Give back an exact copy of the lines from the start of the material through the line bearing "PIN_R = 4.0". Include both ends and nothing else.

Supplied data:
┄┄┄┄┄┄┄┄┄┄┄┄┄┄┄┄┄┄┄┄

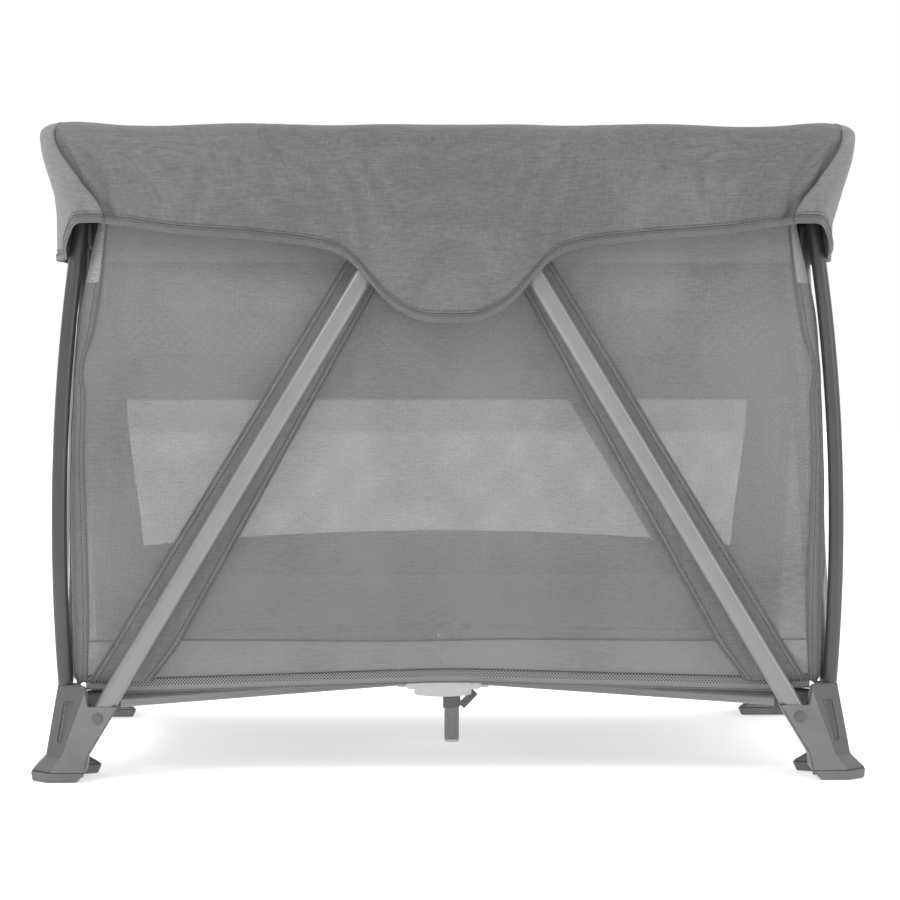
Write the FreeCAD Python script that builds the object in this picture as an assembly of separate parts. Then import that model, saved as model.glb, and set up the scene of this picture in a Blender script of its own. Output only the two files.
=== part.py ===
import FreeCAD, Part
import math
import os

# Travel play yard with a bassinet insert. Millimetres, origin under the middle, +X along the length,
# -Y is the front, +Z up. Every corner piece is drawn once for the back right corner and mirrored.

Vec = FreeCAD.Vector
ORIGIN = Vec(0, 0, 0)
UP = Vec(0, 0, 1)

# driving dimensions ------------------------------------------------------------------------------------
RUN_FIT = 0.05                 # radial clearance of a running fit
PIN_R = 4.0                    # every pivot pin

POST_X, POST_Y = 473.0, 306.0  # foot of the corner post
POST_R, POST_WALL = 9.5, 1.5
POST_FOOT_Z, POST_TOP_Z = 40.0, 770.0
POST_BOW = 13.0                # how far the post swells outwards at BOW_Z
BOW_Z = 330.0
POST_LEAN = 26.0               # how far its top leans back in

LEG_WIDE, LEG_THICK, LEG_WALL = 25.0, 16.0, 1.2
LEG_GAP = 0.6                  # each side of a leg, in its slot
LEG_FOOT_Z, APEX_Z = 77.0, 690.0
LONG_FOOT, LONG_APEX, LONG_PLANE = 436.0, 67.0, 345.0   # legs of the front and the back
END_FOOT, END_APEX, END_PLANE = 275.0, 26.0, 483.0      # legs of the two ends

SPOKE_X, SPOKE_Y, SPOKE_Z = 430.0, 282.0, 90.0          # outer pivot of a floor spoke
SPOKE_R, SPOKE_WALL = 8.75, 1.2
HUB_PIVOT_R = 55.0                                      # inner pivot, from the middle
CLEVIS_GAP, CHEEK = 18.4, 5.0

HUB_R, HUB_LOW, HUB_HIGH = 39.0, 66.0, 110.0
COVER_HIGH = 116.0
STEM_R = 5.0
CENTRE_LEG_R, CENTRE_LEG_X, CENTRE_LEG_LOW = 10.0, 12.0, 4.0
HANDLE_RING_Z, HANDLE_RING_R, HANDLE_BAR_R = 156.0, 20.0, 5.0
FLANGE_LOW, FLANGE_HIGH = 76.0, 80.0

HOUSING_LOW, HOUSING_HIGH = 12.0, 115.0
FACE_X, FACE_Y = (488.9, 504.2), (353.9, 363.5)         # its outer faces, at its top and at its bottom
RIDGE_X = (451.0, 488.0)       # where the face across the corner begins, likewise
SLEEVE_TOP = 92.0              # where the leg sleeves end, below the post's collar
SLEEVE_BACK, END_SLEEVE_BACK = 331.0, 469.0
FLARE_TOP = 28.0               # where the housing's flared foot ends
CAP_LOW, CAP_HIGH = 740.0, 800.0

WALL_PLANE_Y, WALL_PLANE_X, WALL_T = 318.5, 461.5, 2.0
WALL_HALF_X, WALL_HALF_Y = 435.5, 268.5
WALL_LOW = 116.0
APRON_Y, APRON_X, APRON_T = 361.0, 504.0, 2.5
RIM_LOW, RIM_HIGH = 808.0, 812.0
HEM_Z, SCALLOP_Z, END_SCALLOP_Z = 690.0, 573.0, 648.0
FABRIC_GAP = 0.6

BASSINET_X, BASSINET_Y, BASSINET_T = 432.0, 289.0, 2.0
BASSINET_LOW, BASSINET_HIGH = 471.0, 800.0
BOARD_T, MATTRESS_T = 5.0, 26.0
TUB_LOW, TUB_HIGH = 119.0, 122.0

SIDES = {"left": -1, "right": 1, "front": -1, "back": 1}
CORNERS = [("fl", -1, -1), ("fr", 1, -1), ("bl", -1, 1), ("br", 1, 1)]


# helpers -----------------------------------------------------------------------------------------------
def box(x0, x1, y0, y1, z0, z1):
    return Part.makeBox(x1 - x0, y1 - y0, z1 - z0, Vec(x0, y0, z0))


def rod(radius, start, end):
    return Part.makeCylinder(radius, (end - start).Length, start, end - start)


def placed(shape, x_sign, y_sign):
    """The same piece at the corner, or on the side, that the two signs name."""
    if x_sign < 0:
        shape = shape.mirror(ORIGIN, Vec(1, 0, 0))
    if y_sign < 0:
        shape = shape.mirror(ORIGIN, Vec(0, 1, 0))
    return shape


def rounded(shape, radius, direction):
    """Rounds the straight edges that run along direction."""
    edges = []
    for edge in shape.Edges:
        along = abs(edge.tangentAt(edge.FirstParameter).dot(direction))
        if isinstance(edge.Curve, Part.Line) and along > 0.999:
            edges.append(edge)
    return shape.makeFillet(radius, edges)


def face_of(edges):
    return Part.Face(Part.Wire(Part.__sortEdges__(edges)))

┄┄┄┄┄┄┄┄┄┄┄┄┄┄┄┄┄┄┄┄

Output below:
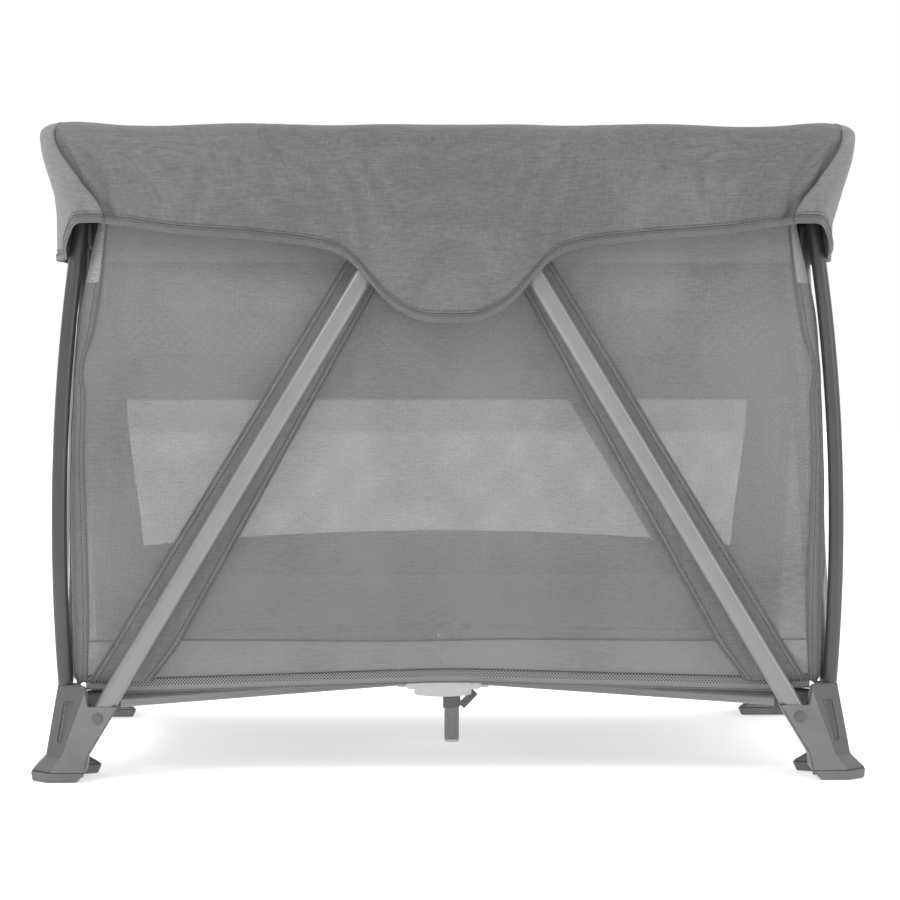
Write the FreeCAD Python script that builds the object in this picture as an assembly of separate parts. Then import that model, saved as model.glb, and set up the scene of this picture in a Blender script of its own. Output only the two files.
=== part.py ===
import FreeCAD, Part
import math
import os

# Travel play yard with a bassinet insert. Millimetres, origin under the middle, +X along the length,
# -Y is the front, +Z up. Every corner piece is drawn once for the back right corner and mirrored.

Vec = FreeCAD.Vector
ORIGIN = Vec(0, 0, 0)
UP = Vec(0, 0, 1)

# driving dimensions ------------------------------------------------------------------------------------
RUN_FIT = 0.05                 # radial clearance of a running fit
PIN_R = 4.0                    # every pivot pin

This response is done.